Wilson, however, refused to accept the recommenda­tions, instead sentencing Caballero to 72 months — or six years — in prison. He said the new top range “is far below what I would have given without a motion for reduction,” and noted that the sixyear sentence “is substantia­lly below what I had thought of” doing.

Caballero sat listening to the proceeding­s and responding to questions with the aid of an interprete­r.

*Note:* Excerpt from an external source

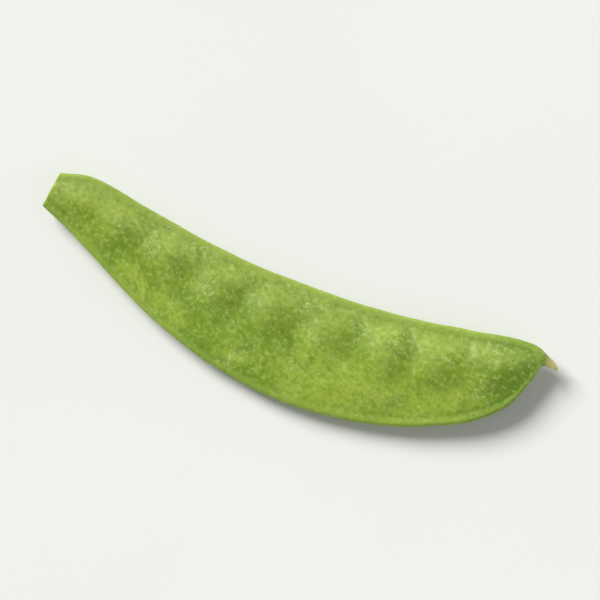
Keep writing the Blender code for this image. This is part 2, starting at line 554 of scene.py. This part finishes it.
def blanchedPeaSkin(look):
    # blanched pea skin is living wall, half see-through and waxy: light enters it and comes
    # back softened, and the wax gives a broad, low gloss
    material = newMaterial("blanchedPeaSkin")
    tree = material.node_tree
    spot = addNode(tree, "ShaderNodeTexCoord").outputs["Object"]
    fields = {}
    for name, outputs in (("podPlace", ("along", "fromUpper", "fromLower")),
                          ("podMarks", ("seeds", "veins", "shadeInHollows"))):
        stored = addNode(tree, "ShaderNodeAttribute", {"attribute_name": name})
        split = addNode(tree, "ShaderNodeSeparateXYZ", links={0: stored.outputs["Vector"]})
        fields.update(zip(outputs, split.outputs))
    for name, (size, detail) in look["noises"].items():
        texture = addNode(tree, "ShaderNodeTexNoise",
                          {"Scale": perMetre(size), "Detail": detail,
                           "Roughness": look["noiseRoughness"]},
                          {"Vector": spot})
        fields[name] = texture.outputs["Fac"]

    edge = addNode(tree, "ShaderNodeMath", {"operation": "MINIMUM"},
                   {0: fields["fromUpper"], 1: fields["fromLower"]})
    fields["edge"] = edge.outputs[0]
    for name, wander in look["wander"].items():
        stray = addNode(tree, "ShaderNodeMath",
                        {"operation": "MULTIPLY_ADD", 1: wander, 2: wander / -2},
                        {0: fields["margins"]})
        strayed = addNode(tree, "ShaderNodeMath", {"operation": "ADD"},
                          {0: fields[name], 1: stray.outputs[0]})
        fields[name] = strayed.outputs[0]

    # frost: small flecks of ice, only where the dust noise is high
    shares = []
    for name, levels in (("flecks", "fleckLevels"), ("dust", "dustLevels")):
        share = addNode(tree, "ShaderNodeMapRange",
                        {"From Min": look[levels][0], "From Max": look[levels][1]},
                        {"Value": fields[name]})
        shares.append(share.outputs["Result"])
    frost = addNode(tree, "ShaderNodeMath", {"operation": "MULTIPLY"}, dict(enumerate(shares)))
    fields["frost"] = frost.outputs[0]

    # a colour Mix node's sockets are 0 (how much), 6 and 7, and its colour comes out of 2
    colour = None
    for name, cover, follows, none, full in look["layers"]:
        amount = addNode(tree, "ShaderNodeMapRange",
                         {"interpolation_type": "SMOOTHSTEP", "From Min": none,
                          "From Max": full, "To Max": cover},
                         {"Value": fields[follows]})
        over = addNode(tree, "ShaderNodeMix",
                       {"data_type": "RGBA", 6: hexColour(look["colours"]["pod"]),
                        7: hexColour(look["colours"][name])},
                       {0: amount.outputs["Result"]})
        if colour:
            tree.links.new(colour, over.inputs[6])
        colour = over.outputs[2]

    (smooth, dull), (start, full) = look["roughness"], look["roughnessLevels"]
    rough = addNode(tree, "ShaderNodeMapRange",
                    {"From Min": start, "From Max": full, "To Min": smooth, "To Max": dull},
                    {"Value": fields["patches"]})
    bump = None
    for name, strength, high in look["bumps"]:
        below = {"Normal": bump.outputs["Normal"]} if bump else {}
        bump = addNode(tree, "ShaderNodeBump", {"Strength": strength, "Distance": high * mm},
                       {"Height": fields[name], **below})
    shader = addNode(tree, "ShaderNodeBsdfPrincipled",
                     {"IOR": look["ior"], "Subsurface Weight": look["scatter"],
                      "Subsurface Radius": look["scatterColour"],
                      "Subsurface Scale": look["scatterReach"] * mm},
                     {"Base Color": colour, "Roughness": rough.outputs["Result"],
                      "Normal": bump.outputs["Normal"]})
    addNode(tree, "ShaderNodeOutputMaterial", links={"Surface": shader.outputs[0]})
    return material


fleshLook = {
    "green": "#93A956",
    "pale": "#B4C480",
    "fibres": (0.40, 3.0),  # bundles of flesh cells: size in millimetres, and detail
    "fibreLevels": (0.35, 0.65),
    "bump": (0.5, 0.08),  # strength, height in millimetres
    "roughness": 0.35,
    "ior": 1.40,
    "scatter": 0.4,
    "scatterReach": 1.0,  # millimetres
    "scatterColour": (1.0, 1.1, 0.5),
}


def cutPeaFlesh(look):
    # the cut wall is wet, paler than the skin, with a soft shine
    material = newMaterial("cutPeaFlesh")
    tree = material.node_tree
    spot = addNode(tree, "ShaderNodeTexCoord").outputs["Object"]
    size, detail = look["fibres"]
    fibres = addNode(tree, "ShaderNodeTexNoise", {"Scale": perMetre(size), "Detail": detail},
                     {"Vector": spot})
    start, full = look["fibreLevels"]
    amount = addNode(tree, "ShaderNodeMapRange", {"From Min": start, "From Max": full},
                     {"Value": fibres.outputs["Fac"]})
    colour = addNode(tree, "ShaderNodeMix",
                     {"data_type": "RGBA", 6: hexColour(look["green"]),
                      7: hexColour(look["pale"])},
                     {0: amount.outputs["Result"]})
    strength, high = look["bump"]
    bump = addNode(tree, "ShaderNodeBump", {"Strength": strength, "Distance": high * mm},
                   {"Height": fibres.outputs["Fac"]})
    shader = addNode(tree, "ShaderNodeBsdfPrincipled",
                     {"Roughness": look["roughness"], "IOR": look["ior"],
                      "Subsurface Weight": look["scatter"],
                      "Subsurface Radius": look["scatterColour"],
                      "Subsurface Scale": look["scatterReach"] * mm},
                     {"Base Color": colour.outputs[2], "Normal": bump.outputs["Normal"]})
    addNode(tree, "ShaderNodeOutputMaterial", links={"Surface": shader.outputs[0]})
    return material


room = {
    # lengths are in metres, unless a note says otherwise
    "turn": 18.5,  # degrees; the pod slopes down to the right by this much
    "cameraHeight": 0.45,
    "viewWidth": 0.094,
    "sensorWidth": 36,  # millimetres
    "nearest": 0.01,
    "tableSize": 3.0,
    "tableColours": ("#EAEAE6", "#F0F0EC"),
    "tableRoughness": 0.8,
    "mottle": (60, 2.0),  # size in millimetres, and detail
    "wallColour": "#F4F4F1",  # the studio's white wall, low down all round
    "ceilingColour": "#7E8081",
    "wallTop": 0.5,  # sine of the angle up to where the wall has faded into the ceiling
    "lamps": (
        # name, right, up, height, how wide it looks in degrees, strength
        ("keySoftbox", -0.34, 0.38, 0.40, 28, 3.65),
        ("fillSoftbox", 0.60, -0.30, 0.55, 60, 0.30),
    ),
}


def paintedTable(look):
    # a matt painted table top: nearly white, with a faint mottle from the roller
    material = newMaterial("paintedTable")
    tree = material.node_tree
    spot = addNode(tree, "ShaderNodeTexCoord").outputs["Object"]
    size, detail = look["mottle"]
    mottle = addNode(tree, "ShaderNodeTexNoise", {"Scale": perMetre(size), "Detail": detail},
                     {"Vector": spot})
    grey, white = look["tableColours"]
    colour = addNode(tree, "ShaderNodeMix",
                     {"data_type": "RGBA", 6: hexColour(grey), 7: hexColour(white)},
                     {0: mottle.outputs["Fac"]})
    shader = addNode(tree, "ShaderNodeBsdfPrincipled", {"Roughness": look["tableRoughness"]},
                     {"Base Color": colour.outputs[2]})
    addNode(tree, "ShaderNodeOutputMaterial", links={"Surface": shader.outputs[0]})
    return material


def layTable(look):
    half = look["tableSize"] / 2
    corners = [(-half, -half, 0), (half, -half, 0), (half, half, 0), (-half, half, 0)]
    mesh = bpy.data.meshes.new("tableTop")
    mesh.from_pydata(corners, [], [(0, 1, 2, 3)])
    mesh.materials.append(paintedTable(look))
    table = bpy.data.objects.new("table_top", mesh)
    bpy.context.scene.collection.objects.link(table)


def setCamera(look, pod):
    # the camera looks straight down, turned so that the pod slopes, and the pod is centred
    turn = math.radians(look["turn"])
    right = Vector((math.cos(turn), math.sin(turn), 0))
    up = Vector((-math.sin(turn), math.cos(turn), 0))
    points = np.array([v.co for v in pod.data.vertices])
    centre = Vector((0, 0, 0))
    for axis in (right, up):
        reach = points @ np.array(axis)
        centre += axis * float(reach.min() + reach.max()) / 2
    lens = bpy.data.cameras.new("camera")
    lens.sensor_width = look["sensorWidth"]
    lens.lens = lens.sensor_width * look["cameraHeight"] / look["viewWidth"]
    lens.clip_start = look["nearest"]
    camera = bpy.data.objects.new("camera", lens)
    bpy.context.scene.collection.objects.link(camera)
    turned = Matrix((right, up, Vector((0, 0, 1)))).transposed().to_4x4()
    place = centre + Vector((0, 0, look["cameraHeight"]))
    camera.matrix_world = Matrix.Translation(place) @ turned
    bpy.context.scene.camera = camera
    return centre, right, up


def hangLamps(look, centre, right, up):
    # large softboxes far off, so that the whole table is lit alike
    for name, atRight, atUp, height, width, strength in look["lamps"]:
        light = bpy.data.lights.new(name, "SUN")
        light.angle = math.radians(width)
        light.energy = strength
        lamp = bpy.data.objects.new(name, light)
        bpy.context.scene.collection.objects.link(lamp)
        lamp.location = centre + right * atRight + up * atUp + Vector((0, 0, height))
        lamp.rotation_euler = (centre - lamp.location).to_track_quat("-Z", "Y").to_euler()


def paintStudio(look):
    # a white wall all round that fades up into a grey ceiling
    world = bpy.data.worlds.new("studio")
    world.use_nodes = True
    tree = world.node_tree
    tree.nodes.clear()
    direction = addNode(tree, "ShaderNodeTexCoord").outputs["Generated"]
    height = addNode(tree, "ShaderNodeSeparateXYZ", links={0: direction}).outputs["Z"]
    rise = addNode(tree, "ShaderNodeMapRange",
                   {"interpolation_type": "SMOOTHSTEP", "From Max": look["wallTop"]},
                   {"Value": height})
    colour = addNode(tree, "ShaderNodeMix",
                     {"data_type": "RGBA", 6: hexColour(look["wallColour"]),
                      7: hexColour(look["ceilingColour"])},
                     {0: rise.outputs["Result"]})
    background = addNode(tree, "ShaderNodeBackground", links={"Color": colour.outputs[2]})
    addNode(tree, "ShaderNodeOutputWorld", links={"Surface": background.outputs[0]})
    bpy.context.scene.world = world
    bpy.context.scene.view_settings.view_transform = "Standard"


pod = buildPod(podShape, skinRelief, stemEnd)
print("pod built with", len(pod.data.polygons), "faces")
pod.data.materials.append(blanchedPeaSkin(skinLook))
pod.data.materials.append(cutPeaFlesh(fleshLook))
print("skin and cut flesh coloured")
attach(pod, "root")
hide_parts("pod")

layTable(room)
centre, right, up = setCamera(room, pod)
print("table laid and camera set")
hangLamps(room, centre, right, up)
paintStudio(room)
print("studio lit")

Bridges said the scheme was carried out by two groups of people — those who pretended to be government officials and placed telephone calls directing people to immediatel­y pay a tax debt or face arrest or a civil lawsuit by day’s end, and those who were dispatched by the callers to retrieve the money from wire-transfer machines, usually in a Walmart, in other states. He said those indicted in Arkansas were the collectors.

Agents have said the victims were always told to wire the money to another state in which it would be collected by an IRS official who was standing by.

Wilson said he was “astounded” by the the scam’s reach and the number of people who “got duped.”

“Is the word not getting out to the public that this is going on?” he asked.

Bridges replied, “This is a numbers game. These schemes pop up faster than you can shut them down.”

While the scammers can reach thousands of people in an hour’s time, it takes much longer for the authoritie­s to catch up with them, he said.